▶ Directive:
Make an exact copy of the lines below.

▶ Information supplied:
+++

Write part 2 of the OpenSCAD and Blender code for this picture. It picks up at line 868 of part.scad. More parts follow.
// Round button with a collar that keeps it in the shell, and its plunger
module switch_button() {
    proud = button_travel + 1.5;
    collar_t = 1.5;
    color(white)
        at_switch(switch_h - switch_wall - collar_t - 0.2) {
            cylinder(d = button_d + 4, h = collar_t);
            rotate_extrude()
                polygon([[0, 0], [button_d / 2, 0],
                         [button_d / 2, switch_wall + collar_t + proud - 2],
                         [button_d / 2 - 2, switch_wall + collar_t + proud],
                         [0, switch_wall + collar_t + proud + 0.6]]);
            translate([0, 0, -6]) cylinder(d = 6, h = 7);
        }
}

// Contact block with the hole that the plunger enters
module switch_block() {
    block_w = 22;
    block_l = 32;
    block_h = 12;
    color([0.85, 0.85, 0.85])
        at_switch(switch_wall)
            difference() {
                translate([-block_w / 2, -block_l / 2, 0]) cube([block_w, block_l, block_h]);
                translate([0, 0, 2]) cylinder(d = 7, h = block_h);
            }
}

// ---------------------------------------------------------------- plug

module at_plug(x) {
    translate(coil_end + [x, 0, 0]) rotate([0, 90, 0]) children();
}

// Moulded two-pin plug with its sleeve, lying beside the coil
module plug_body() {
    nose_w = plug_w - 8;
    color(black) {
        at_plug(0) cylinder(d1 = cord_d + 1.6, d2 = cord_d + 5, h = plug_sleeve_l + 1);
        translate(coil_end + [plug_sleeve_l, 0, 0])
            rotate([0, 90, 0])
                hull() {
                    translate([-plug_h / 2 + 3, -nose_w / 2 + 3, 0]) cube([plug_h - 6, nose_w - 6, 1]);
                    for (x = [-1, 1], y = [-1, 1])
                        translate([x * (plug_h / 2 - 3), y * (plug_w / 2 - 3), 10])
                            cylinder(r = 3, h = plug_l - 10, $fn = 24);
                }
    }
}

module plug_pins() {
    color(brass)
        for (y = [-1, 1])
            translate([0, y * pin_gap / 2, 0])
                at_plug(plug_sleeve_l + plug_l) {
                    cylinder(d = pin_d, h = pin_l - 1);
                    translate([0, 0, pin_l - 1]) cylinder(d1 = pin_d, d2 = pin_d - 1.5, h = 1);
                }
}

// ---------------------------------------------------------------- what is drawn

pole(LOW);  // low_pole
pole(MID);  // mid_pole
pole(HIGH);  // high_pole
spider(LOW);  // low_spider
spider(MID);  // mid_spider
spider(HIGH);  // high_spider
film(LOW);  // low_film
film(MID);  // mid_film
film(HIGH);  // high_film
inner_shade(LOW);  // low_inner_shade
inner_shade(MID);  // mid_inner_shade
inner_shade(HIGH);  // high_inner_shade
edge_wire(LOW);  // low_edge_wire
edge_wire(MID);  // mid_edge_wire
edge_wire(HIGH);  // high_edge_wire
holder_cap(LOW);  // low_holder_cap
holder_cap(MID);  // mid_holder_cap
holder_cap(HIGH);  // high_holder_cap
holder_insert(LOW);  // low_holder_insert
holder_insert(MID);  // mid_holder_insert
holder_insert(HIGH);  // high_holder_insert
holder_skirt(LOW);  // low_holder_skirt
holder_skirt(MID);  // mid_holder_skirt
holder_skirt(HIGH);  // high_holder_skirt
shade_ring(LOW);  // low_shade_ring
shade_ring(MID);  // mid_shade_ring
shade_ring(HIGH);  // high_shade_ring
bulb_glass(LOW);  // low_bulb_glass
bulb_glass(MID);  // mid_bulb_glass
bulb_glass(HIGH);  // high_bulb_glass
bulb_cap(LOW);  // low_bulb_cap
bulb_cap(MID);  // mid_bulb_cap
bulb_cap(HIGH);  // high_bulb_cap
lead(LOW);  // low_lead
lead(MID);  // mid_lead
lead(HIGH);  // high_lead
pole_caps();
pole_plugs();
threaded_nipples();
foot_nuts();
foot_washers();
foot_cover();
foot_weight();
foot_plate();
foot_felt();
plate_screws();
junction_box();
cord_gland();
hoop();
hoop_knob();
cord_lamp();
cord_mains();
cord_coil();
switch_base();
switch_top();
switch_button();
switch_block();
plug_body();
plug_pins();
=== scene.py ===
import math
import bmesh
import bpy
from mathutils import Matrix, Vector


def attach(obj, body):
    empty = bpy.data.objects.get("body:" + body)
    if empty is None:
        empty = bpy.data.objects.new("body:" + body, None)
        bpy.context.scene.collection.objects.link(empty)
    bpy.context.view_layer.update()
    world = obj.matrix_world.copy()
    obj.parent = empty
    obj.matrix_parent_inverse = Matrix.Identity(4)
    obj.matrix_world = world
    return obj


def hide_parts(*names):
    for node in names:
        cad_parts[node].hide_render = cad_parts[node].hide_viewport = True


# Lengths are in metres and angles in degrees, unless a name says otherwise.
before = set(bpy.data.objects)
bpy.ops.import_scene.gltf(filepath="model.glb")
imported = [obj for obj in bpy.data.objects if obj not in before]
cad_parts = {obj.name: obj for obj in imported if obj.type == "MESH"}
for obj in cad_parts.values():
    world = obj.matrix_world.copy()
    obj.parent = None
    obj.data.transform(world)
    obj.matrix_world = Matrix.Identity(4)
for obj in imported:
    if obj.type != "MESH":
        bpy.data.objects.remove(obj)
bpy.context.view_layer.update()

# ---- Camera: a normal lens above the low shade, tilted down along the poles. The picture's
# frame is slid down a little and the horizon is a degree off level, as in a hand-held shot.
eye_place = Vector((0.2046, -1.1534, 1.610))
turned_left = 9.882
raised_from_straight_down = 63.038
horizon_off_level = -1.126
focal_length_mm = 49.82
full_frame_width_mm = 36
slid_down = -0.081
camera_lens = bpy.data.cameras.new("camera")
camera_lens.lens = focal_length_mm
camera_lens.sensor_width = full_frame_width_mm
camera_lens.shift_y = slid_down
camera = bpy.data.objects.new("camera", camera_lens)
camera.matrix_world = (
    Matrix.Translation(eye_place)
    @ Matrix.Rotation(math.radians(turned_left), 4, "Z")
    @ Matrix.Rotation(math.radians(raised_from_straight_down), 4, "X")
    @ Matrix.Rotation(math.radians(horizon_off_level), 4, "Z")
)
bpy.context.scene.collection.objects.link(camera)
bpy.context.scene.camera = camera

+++

▶ Answer to this exercise:
Write part 2 of the OpenSCAD and Blender code for this picture. It picks up at line 868 of part.scad. More parts follow.
// Round button with a collar that keeps it in the shell, and its plunger
module switch_button() {
    proud = button_travel + 1.5;
    collar_t = 1.5;
    color(white)
        at_switch(switch_h - switch_wall - collar_t - 0.2) {
            cylinder(d = button_d + 4, h = collar_t);
            rotate_extrude()
                polygon([[0, 0], [button_d / 2, 0],
                         [button_d / 2, switch_wall + collar_t + proud - 2],
                         [button_d / 2 - 2, switch_wall + collar_t + proud],
                         [0, switch_wall + collar_t + proud + 0.6]]);
            translate([0, 0, -6]) cylinder(d = 6, h = 7);
        }
}

// Contact block with the hole that the plunger enters
module switch_block() {
    block_w = 22;
    block_l = 32;
    block_h = 12;
    color([0.85, 0.85, 0.85])
        at_switch(switch_wall)
            difference() {
                translate([-block_w / 2, -block_l / 2, 0]) cube([block_w, block_l, block_h]);
                translate([0, 0, 2]) cylinder(d = 7, h = block_h);
            }
}

// ---------------------------------------------------------------- plug

module at_plug(x) {
    translate(coil_end + [x, 0, 0]) rotate([0, 90, 0]) children();
}

// Moulded two-pin plug with its sleeve, lying beside the coil
module plug_body() {
    nose_w = plug_w - 8;
    color(black) {
        at_plug(0) cylinder(d1 = cord_d + 1.6, d2 = cord_d + 5, h = plug_sleeve_l + 1);
        translate(coil_end + [plug_sleeve_l, 0, 0])
            rotate([0, 90, 0])
                hull() {
                    translate([-plug_h / 2 + 3, -nose_w / 2 + 3, 0]) cube([plug_h - 6, nose_w - 6, 1]);
                    for (x = [-1, 1], y = [-1, 1])
                        translate([x * (plug_h / 2 - 3), y * (plug_w / 2 - 3), 10])
                            cylinder(r = 3, h = plug_l - 10, $fn = 24);
                }
    }
}

module plug_pins() {
    color(brass)
        for (y = [-1, 1])
            translate([0, y * pin_gap / 2, 0])
                at_plug(plug_sleeve_l + plug_l) {
                    cylinder(d = pin_d, h = pin_l - 1);
                    translate([0, 0, pin_l - 1]) cylinder(d1 = pin_d, d2 = pin_d - 1.5, h = 1);
                }
}

// ---------------------------------------------------------------- what is drawn

pole(LOW);  // low_pole
pole(MID);  // mid_pole
pole(HIGH);  // high_pole
spider(LOW);  // low_spider
spider(MID);  // mid_spider
spider(HIGH);  // high_spider
film(LOW);  // low_film
film(MID);  // mid_film
film(HIGH);  // high_film
inner_shade(LOW);  // low_inner_shade
inner_shade(MID);  // mid_inner_shade
inner_shade(HIGH);  // high_inner_shade
edge_wire(LOW);  // low_edge_wire
edge_wire(MID);  // mid_edge_wire
edge_wire(HIGH);  // high_edge_wire
holder_cap(LOW);  // low_holder_cap
holder_cap(MID);  // mid_holder_cap
holder_cap(HIGH);  // high_holder_cap
holder_insert(LOW);  // low_holder_insert
holder_insert(MID);  // mid_holder_insert
holder_insert(HIGH);  // high_holder_insert
holder_skirt(LOW);  // low_holder_skirt
holder_skirt(MID);  // mid_holder_skirt
holder_skirt(HIGH);  // high_holder_skirt
shade_ring(LOW);  // low_shade_ring
shade_ring(MID);  // mid_shade_ring
shade_ring(HIGH);  // high_shade_ring
bulb_glass(LOW);  // low_bulb_glass
bulb_glass(MID);  // mid_bulb_glass
bulb_glass(HIGH);  // high_bulb_glass
bulb_cap(LOW);  // low_bulb_cap
bulb_cap(MID);  // mid_bulb_cap
bulb_cap(HIGH);  // high_bulb_cap
lead(LOW);  // low_lead
lead(MID);  // mid_lead
lead(HIGH);  // high_lead
pole_caps();
pole_plugs();
threaded_nipples();
foot_nuts();
foot_washers();
foot_cover();
foot_weight();
foot_plate();
foot_felt();
plate_screws();
junction_box();
cord_gland();
hoop();
hoop_knob();
cord_lamp();
cord_mains();
cord_coil();
switch_base();
switch_top();
switch_button();
switch_block();
plug_body();
plug_pins();
=== scene.py ===
import math
import bmesh
import bpy
from mathutils import Matrix, Vector


def attach(obj, body):
    empty = bpy.data.objects.get("body:" + body)
    if empty is None:
        empty = bpy.data.objects.new("body:" + body, None)
        bpy.context.scene.collection.objects.link(empty)
    bpy.context.view_layer.update()
    world = obj.matrix_world.copy()
    obj.parent = empty
    obj.matrix_parent_inverse = Matrix.Identity(4)
    obj.matrix_world = world
    return obj


def hide_parts(*names):
    for node in names:
        cad_parts[node].hide_render = cad_parts[node].hide_viewport = True


# Lengths are in metres and angles in degrees, unless a name says otherwise.
before = set(bpy.data.objects)
bpy.ops.import_scene.gltf(filepath="model.glb")
imported = [obj for obj in bpy.data.objects if obj not in before]
cad_parts = {obj.name: obj for obj in imported if obj.type == "MESH"}
for obj in cad_parts.values():
    world = obj.matrix_world.copy()
    obj.parent = None
    obj.data.transform(world)
    obj.matrix_world = Matrix.Identity(4)
for obj in imported:
    if obj.type != "MESH":
        bpy.data.objects.remove(obj)
bpy.context.view_layer.update()

# ---- Camera: a normal lens above the low shade, tilted down along the poles. The picture's
# frame is slid down a little and the horizon is a degree off level, as in a hand-held shot.
eye_place = Vector((0.2046, -1.1534, 1.610))
turned_left = 9.882
raised_from_straight_down = 63.038
horizon_off_level = -1.126
focal_length_mm = 49.82
full_frame_width_mm = 36
slid_down = -0.081
camera_lens = bpy.data.cameras.new("camera")
camera_lens.lens = focal_length_mm
camera_lens.sensor_width = full_frame_width_mm
camera_lens.shift_y = slid_down
camera = bpy.data.objects.new("camera", camera_lens)
camera.matrix_world = (
    Matrix.Translation(eye_place)
    @ Matrix.Rotation(math.radians(turned_left), 4, "Z")
    @ Matrix.Rotation(math.radians(raised_from_straight_down), 4, "X")
    @ Matrix.Rotation(math.radians(horizon_off_level), 4, "Z")
)
bpy.context.scene.collection.objects.link(camera)
bpy.context.scene.camera = camera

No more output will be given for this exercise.